From the material below, list every line containing "that".

======

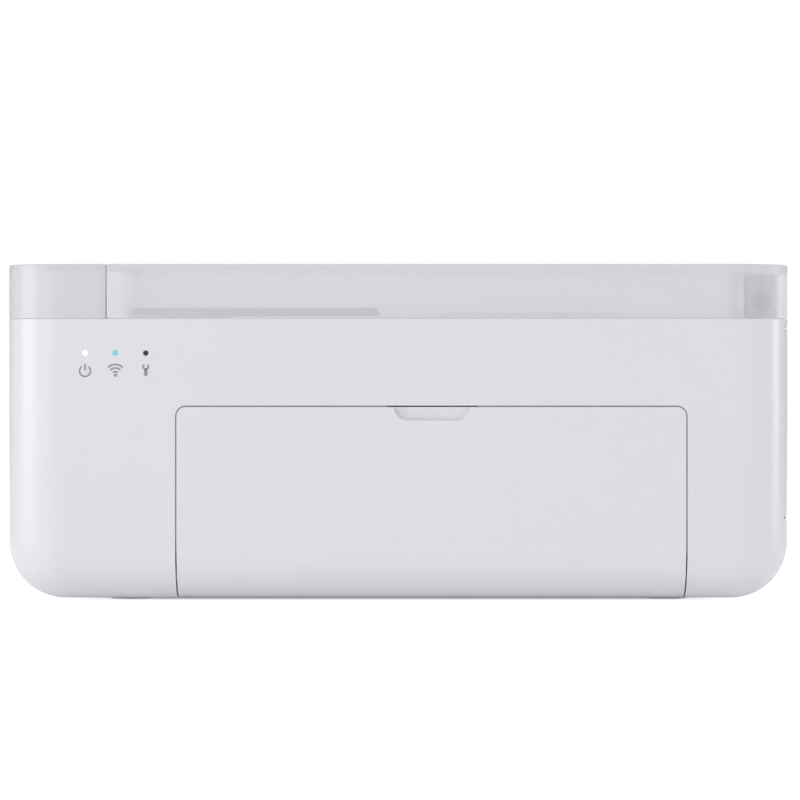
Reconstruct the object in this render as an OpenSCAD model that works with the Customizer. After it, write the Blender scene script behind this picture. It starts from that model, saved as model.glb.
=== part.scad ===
// Compact photo printer with an upper storage lid, a drop front door, a side ribbon door
// and the print mechanism inside. X to the right, Y to the rear, Z up, millimetres.

/* [Housing] */
// Room left of the chassis, for the gears, the motors and the boards
left_room = 45.5; // [45:0.5:48]
// Room right of the chassis, for the ribbon cartridge's grip and the ribbon door
right_room = 29.2; // [29:0.1:32]
// Least depth that the print mechanism needs, front face to rear face
mech_d = 124; // [122:0.5:128]
// Height of the shell above the feet
shell_h = 83; // [82:0.5:88]
// Radius of the upright corners and of the bottom edge
corner_r = 14; // [12.5:0.5:15]
// Wall thickness of the moulded shell
wall = 2.2; // [1.8:0.1:2.4]
// Height of the feet
foot_h = 0.8; // [0.6:0.1:1.5]
// Radius of a foot
foot_r = 5; // [4:0.5:7]
// Height of the frosted top band
band_h = 13.5; // [13:0.5:16]
// Inner thickness of the base plate
base_t = 2; // [1.6:0.1:2.2]
// Distance of the base plate from the sides
base_in = 19.25; // [18:0.25:21]
// Distance of the base plate from the front
base_front = 20; // [20:1:24]
// Distance of the base plate from the rear
base_back = 16; // [16:1:18]

/* [Storage lid] */
// Thickness of the lid's top plate
lid_plate = 2; // [1.6:0.1:2.4]
// Thickness of the lid's side walls
lid_wall = 2.2; // [1.8:0.1:2.6]
// Width of the fixed cap at the left
cap_w = 25; // [22:0.25:26]
// Gap between the cap and the lid
lid_gap = 0.25; // [0.2:0.05:0.8]
// Gap under the lid's edge
lid_seat = 0.15; // [0.1:0.05:0.4]
// Height of the lid's hinge axis above the seam
lid_axis_up = 3.4; // [3.3:0.1:4]
// Radius of the fixed hinge rail
rail_r = 3; // [2.6:0.1:3.1]
// Radius of the lid's barrels
barrel_r = 2.7; // [2.2:0.1:2.8]
// Length of a lid barrel
barrel_l = 16; // [12:1:22]
// Radius of the lid's hinge pins
lid_pin_r = 1.2; // [0.8:0.1:1.5]
// Radial play of the pins and shafts
play = 0.05; // [0.02:0.01:0.08]

/* [Storage tray] */
// Play of the cassette in its well
well_play = 1.5; // [1.2:0.1:1.8]
// Solid rim of the tray in front of the well
tray_front = 5; // [4.8:0.1:5.2]
// Solid rim of the tray behind the well, under the lid's hinge
tray_back = 11; // [11:0.5:13]
// Width of the post that holds the catch
post_w = 7.55; // [7:0.05:10]
// Thickness of the tray's deck and floor
tray_t = 1.6; // [1.2:0.1:1.8]
// Depth of the well's floor below the seam
well_deep = 7.6; // [7.2:0.1:8]

/* [Paper cassette] */
// Length of a paper sheet
sheet_l = 148; // [146:1:152]
// Width of a paper sheet
paper_w = 100; // [98:0.5:102]
// Play of the paper in the cassette
sheet_play = 0.6; // [0.4:0.1:1]
// Height of the cassette's paper box
cass_h = 18; // [17:0.25:18]
// Thickness of the cassette's thin end
cass_thin = 8; // [6:0.5:9]
// Length of the thin end
cass_thin_l = 62; // [55:1:66]
// Wall of the cassette
cass_wall = 1.5; // [1.2:0.1:1.8]
// Height of the paper stack
stack_h = 4; // [2:0.5:6]

/* [Front door] */
// Width of the front door beyond the chassis at each side
door_lap = 3.05; // [2.5:0.05:3.3]
// Height of the door's top edge above the shell's bottom
door_h = 47.7; // [46:0.1:49]
// Gap round the door
door_gap = 0.3; // [0.25:0.05:0.6]
// Width of the stop lip behind the door's edge
door_lip = 0.8; // [0.6:0.1:1.2]
// Thickness of the door's edge in front of the lip
door_edge = 1; // [0.9:0.05:1.1]
// Radius of the door's upper corners
door_corner = 2.3; // [1:0.1:4]
// Width of the finger notch
notch_w = 18.5; // [14:0.5:24]
// Height of the finger notch
notch_h = 3.3; // [2.4:0.1:4]
// Depth of the finger notch
notch_deep = 1.5; // [1:0.1:1.7]
// Radius of the door's hinge pins
door_pin_r = 1.2; // [0.9:0.1:1.4]
// Radius of the door's hinge knuckles
door_knuckle_r = 2.5; // [2.2:0.1:2.5]

/* [Ribbon door] */
// Front edge of the ribbon door behind the front face
rib_door_from = 8.5; // [8:0.5:9]
// Length of the ribbon door, front to rear
rib_door_l = 80.5; // [79:0.5:82]
// Height of the ribbon door's hinge above the shell's bottom
rib_axis_up = 18.2; // [17.5:0.1:19]
// Height of the ribbon door above its hinge
rib_door_h = 49; // [47:0.5:49.5]
// Radius of the ribbon door's hinge barrel
rib_barrel_r = 2; // [1.7:0.1:2.2]
// Radius of the ribbon door's hinge rod
rib_rod_r = 1; // [0.7:0.1:1.1]

/* [Buttons and lights] */
// Radius of the power button
button_r = 6; // [5:0.5:7.5]
// Travel of the power button
button_travel = 0.6; // [0.4:0.1:0.8]
// Radius of an indicator light
light_r = 0.6; // [0.5:0.1:1.2]
// Pitch of the indicator lights
light_pitch = 7.5; // [7:0.1:9]
// Height of the lights below the seam
light_down = 8.5; // [7.5:0.1:9]

/* [Mechanism] */
// Thickness of the chassis plates
plate_t = 1.5; // [1.2:0.1:1.8]
// Room between the cassette and a chassis plate
bay_play = 7.4; // [7:0.1:8]
// Height of the paper plane above the shell's bottom
paper_up = 35.5; // [35:0.1:36]
// Radius of the platen roller
platen_r = 6; // [5.5:0.1:6]
// Radius of the capstan roller
capstan_r = 4; // [3.5:0.1:4]
// Radius of the exit roller
exit_r = 3.4; // [3:0.1:3.4]
// Radius of the pinch rollers
pinch_r = 3.6; // [3:0.1:4]
// Radius of the roller shafts
shaft_r = 2; // [1.6:0.1:2.4]
// Travel of the print head
head_travel = 3; // [2:0.1:3]
// Module of the gears
gear_m = 0.8; // [0.8:0.1:0.8]
// Face width of a gear
gear_b = 3; // [2.4:0.1:3]
// Backlash of the gears
backlash = 0.24; // [0.15:0.01:0.3]
// Radius of the ribbon cartridge's tubes
tube_r = 10; // [9:0.5:10]
// Radius of the ribbon's cores
core_r = 4; // [3.5:0.25:4.5]
// Height of a film or paper sheet
film_t = 0.25; // [0.2:0.05:0.4]

/* [Electrics] */
// Side of the fan's frame
fan_s = 25; // [22:0.5:25]
// Thickness of the fan's frame
fan_t = 7; // [5:0.5:7]
// Radius of the drive motor
motor_r = 12.5; // [11:0.5:12.5]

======

→ TASK OUTPUT
Reconstruct the object in this render as an OpenSCAD model that works with the Customizer. After it, write the Blender scene script behind this picture. It starts from that model, saved as model.glb.
// Least depth that the print mechanism needs, front face to rear face
// Width of the post that holds the catch